Banyak tulisan di media sosial tersebut yang berkaitan dengan TKA China yang perlu diverifikasi karena beraroma hoax. Ada yang meyebarkan karena ketidaktahuan, tapi tak sedikit karena kesengajaan dengan motif politik. Boleh jadi juga bermotif SARA bila dikaitkan dengan ketidaksukaan kelompok tertentu kepada saudara kita WNI yang berdarah Cina.
Seperti diketahui, ketimpangan ekonomi di negara kita masih terbilang lebar, dan segelintir warga yang masuk kelompok super kaya, kebetulan didominasi oleh keturunan Cina. Terlepas dari kedekatan para pengusaha keturunan tersebut yang menjalin hubungan baik dengan pejabat pemerintah, harus diakui saudara kita itu punya karakter yang gigih dalam berbisnis.
Sekarang coba kita lihat berapa jumlah utang Indonesia dari China. Data yang lumayan baru, bisa dilacak seperti yang ditulis wartaekonomi.co.id (4/3/2020). Disebutkan bahwa ternyata bukan China yang menjadi negara pemberi utang terbesar kepada Indonesia.
Situs berita daring tersebut menulis berdasarkan publikasi statistik utang luar negeri Indonesia yang dikeluarkan oleh Kementerian Keuangan dan Bank Indonesia per Desember 2019. Ketika itu utang Indonesia tercatat sebesar US$ 404,8 miliar atau setara sekitar Rp 5.600 triliun dengan kurs Rp 14.000 per US$ 1.
Dari jumlah tersebut, sekitar 50,18 persen merupakan utang pemerintah dan bank sentral. Porsi terbesar dari utang pemerintah (71,69 persen) didapatkan dari penerbitan Surat Berharga Negara (SBN), baik yang dijual di level domestik maupun internasional.
Sumber utang luar negeri pemerintah berikutnya adalah dari lembaga keuangan dunia, World Bank, yang mencakup 15 persen dari utang pemerintah. Sisanya atau 13,31 persen, baru merupakan utang dari negara-negara kreditur. Itupun bukan China yang terbesar.

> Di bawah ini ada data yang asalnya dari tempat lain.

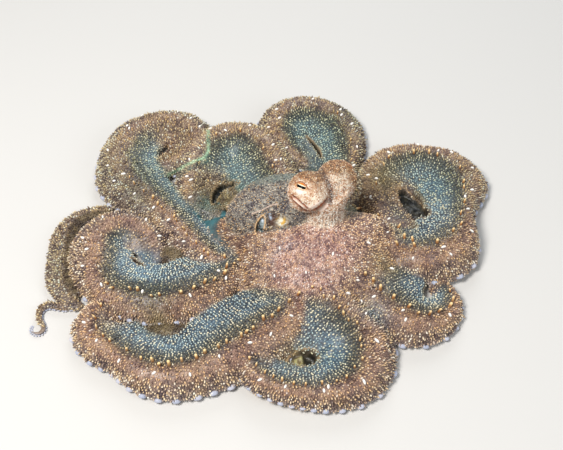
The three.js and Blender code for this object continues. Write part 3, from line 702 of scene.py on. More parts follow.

Adalah Jepang sebagai negara kreditur yang paling utama yang memberi pinjaman sebesar US$ 12,08 miliar. Berikutnya adalah Jerman (US$ 2,7 miliar), Perancis (US$ 2,4 miliar), baru kemudian China sebesar US$1,7 miliar.
Dari data di atas, boleh ditafsirkan bahwa jumlah utang Indonesia ke China relatif tidak terlalu besar, hanya sekitar 14 persen dari jumlah utang Indonesia ke Jepang. Tapi sebagai isu politik, utang ke China lebih sering menjadi sasaran kritik dari para politisi yang bukan berasal dari partai pendukung pemerintah.
Pernyataan Mahathir mungkin tidak ditujukan buat Indonesia. Tapi perlu sebagai bahan pertimbangan bagi para pengambil keputusan, baik pemerintah maupun parlemen, dalam merancang pembangunan masa mendatang.
Di atas telah disinggung bahwa Mahathir akhirnya memilih berutang ke Jepang untuk melunasi utang Malaysia ke China, yang disebutnya sebagai gali lubang tutup lubang. Indonesia justru dari awal memang memilih Jepang sebagai tempat berutang yang lebih dominan ketimbang China.Â
Jadi kalau Indonesia tidak merasa tersindir atas pernytaan Mahathir di atas, wajar kiranya. Siapa tahu, jangan-jangan Mahathir memilih Jepang, karena meniru dari Indonesia.